Ma siccome non esiste nessuna entità sovrannaturale o immateriale che fa in modo che tutto vada per il meglio, se continuiamo a lasciare le cose così come sono stiamo soltanto preparando il terreno per la sparizione della città e del suo centro storico, proprio come è sparita Venezia e come stanno sparendo Firenze e Roma. Perché mai qui da noi le cose dovrebbero andare diversamente? Se c’è qualcuno capace di dimostrarlo con dati obiettivi e incontestabili, ci mettiamo più che volentieri in ascolto. A meno che non ce la vogliamo raccontare, per l’ennesima volta, ricorrendo alla presunta specificità e unicità napoletana, alla sua capacità di resistenza contro le spallate della cattiva modernità, alla troppo rassicurante analisi pasoliniana dei napoletani come ultimi Tuareg capaci di conservare la propria identità e straordinarietà. Quand’è che Napoli aprirà un discorso serio sulla sostenibilità civica del turismo? Stiamo buttando via a pacchi i residenti fuori dal centro storico. Stiamo azzerando negozi e botteghe, rimpiazzati da un unico nastro trasportatore di pizze fritte e sfogliatelle, un po’ come in quei ristoranti asiatici dove ci si siede attorno a un grande tavolo ovale sul quale scorrono i piatti su un piccolo tapis-roulant.

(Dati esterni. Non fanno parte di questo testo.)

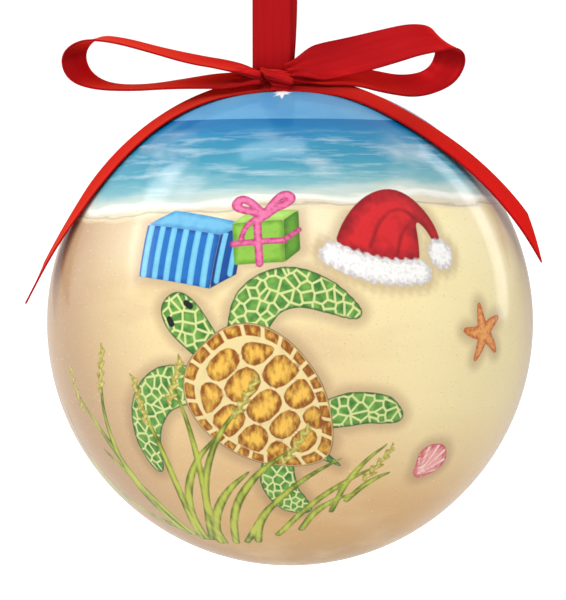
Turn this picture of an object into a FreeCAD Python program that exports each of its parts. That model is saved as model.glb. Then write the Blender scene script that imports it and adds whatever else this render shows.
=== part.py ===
"""Hanging ball ornament: a hollow paper-pulp ball covered with a printed, lacquered paper skin, hung from a satin
ribbon loop that runs under a wire staple, with a satin bow tied at the crown and its two tails lying on the ball.

Millimetres, +Z up. The origin is the inside of the top of the hanging loop, where a hook or twig holds it.
X runs along the bow, and the picture faces -Y. The ball's centre is a little to +X of the loop, because the bow
and loop sit off the crown. A ribbon bends only about its width, so each stretch of it is a flat profile of straight
runs joined by tangent arcs, given the ribbon's width.
"""
import FreeCAD, Part
import math
import os
import Sketcher
from FreeCAD import Placement, Rotation, Vector

SIZES = {
    # ball
    "ball_diameter": 76.0,
    "skin_thickness": 0.3,
    "glue_line": 0.05,
    "shell_wall": 1.6,
    "band_width": 10.0,
    "band_thickness": 1.0,
    # crown: plug, staple and where they sit
    "crown_offset": 2.6,
    "plug_diameter": 13.0,
    "plug_length": 11.0,
    "skin_hole_diameter": 10.0,
    "wire_diameter": 0.8,
    "wire_corner_radius": 0.9,
    "wire_clearance": 0.01,
    "bar_rise": 1.3,
    "staple_side_gap": 0.35,
    "staple_leg_length": 8.0,
    # ribbon
    "ribbon_width": 6.0,
    "ribbon_thickness": 0.25,
    "loop_length": 46.0,
    "root_width": 2.4,
    "flare_length": 5.0,
    "tail_cut_length": 6.5,
    # knot
    "knot_width": 5.5,
    "knot_depth": 4.4,
    "knot_height": 2.5,
    "knot_fillet": 0.9,
    "knot_tilt": 6.0,
    "knot_gap": 0.3,
    "knot_back_gap": 0.55,
    "bow_root_gap": 1.05,
    "left_bow_root_drop": 0.5,
    "right_bow_root_drop": 0.0,
    "tail_root_gap": 0.6,
    # directions of the bow's loops and tails, in degrees
    "bow_sweep": 25.0,
    "right_bow_roll": 15.0,
    "left_tail_sweep": 5.5,
    "right_tail_sweep": 8.5,
}

# Routes, as the points of straight runs that arcs join.
# The hanging loop, from its glued end in front, as (back from the staple's bar, up from it) and a share of how far
# up the point stretches with the loop's length.
LOOP_ROUTE = [
    (-1.15, 0.3, 0), (-1.2, 4.2, 0), (-1.05, 11.5, 0), (-1.4, -20.0, 1), (-2.3, -8.5, 1), (-3.0, -4.0, 1),
    (-2.6, -1.3, 1), (-1.1, 0.125, 1), (1.1, 0.125, 1), (2.6, -1.3, 1), (3.0, -4.0, 1), (2.3, -8.5, 1),
    (1.4, -20.0, 1), (1.05, 11.5, 0), (0.85, 4.2, 0), (0.78, 0.9, 0), (0.75, -0.8, 0), (-0.75, -0.8, 0),
    (-0.75, 0.5, 0), (-0.79, 1.8, 0),
]
# The bow's loops, from the knot out along the upper band and back along the lower one, as (out, up).
LEFT_BOW_ROUTE = [
    (0.0, 0.45), (3.8, 1.4), (9.4, 2.2), (16.4, 3.5), (22.9, 4.7), (28.3, 4.6), (31.6, 1.9),
    (30.5, -1.5), (26.2, -3.2), (19.4, -3.1), (12.4, -1.7), (5.6, -0.5), (0.0, -0.2),
]
RIGHT_BOW_ROUTE = [
    (0.0, 0.35), (3.4, 2.1), (8.4, 3.4), (14.4, 4.2), (20.2, 5.4), (24.6, 4.6), (26.4, 1.6),
    (24.6, -2.0), (20.2, -3.2), (14.2, -1.9), (8.2, 0.05), (3.2, 0.45), (0.0, -0.3),
]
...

A parte l’apoteosi del denaro, al di là dell’eccitazione per i conti correnti, non è incredibile che la città non abbia mai, ma proprio mai – nelle articolazioni della sua classe dirigente e politica, nella catena dei suoi amministratori e funzionari, e purtroppo anche in una fetta non piccola dei suoi intellettuali e studiosi – sentito l’urgenza di un discorso serio, strutturato e profondo su cosa vuole farsene del turismo e del suo rapporto con esso? Quel cartello marroncino che dice che il centro storico di Napoli è un patrimonio mondiale dell’Unesco, significa ancora qualcosa? E se sì, che cosa? Napoli deve funzionare come una calamita che attrae, nella quale le cose restano e mettono radici. Al momento, il modello è quello invece della vetrina, con la sua scelta di vocarsi al turismo usa e getta. È possibile che sia ancora in tempo per cambiare rotta.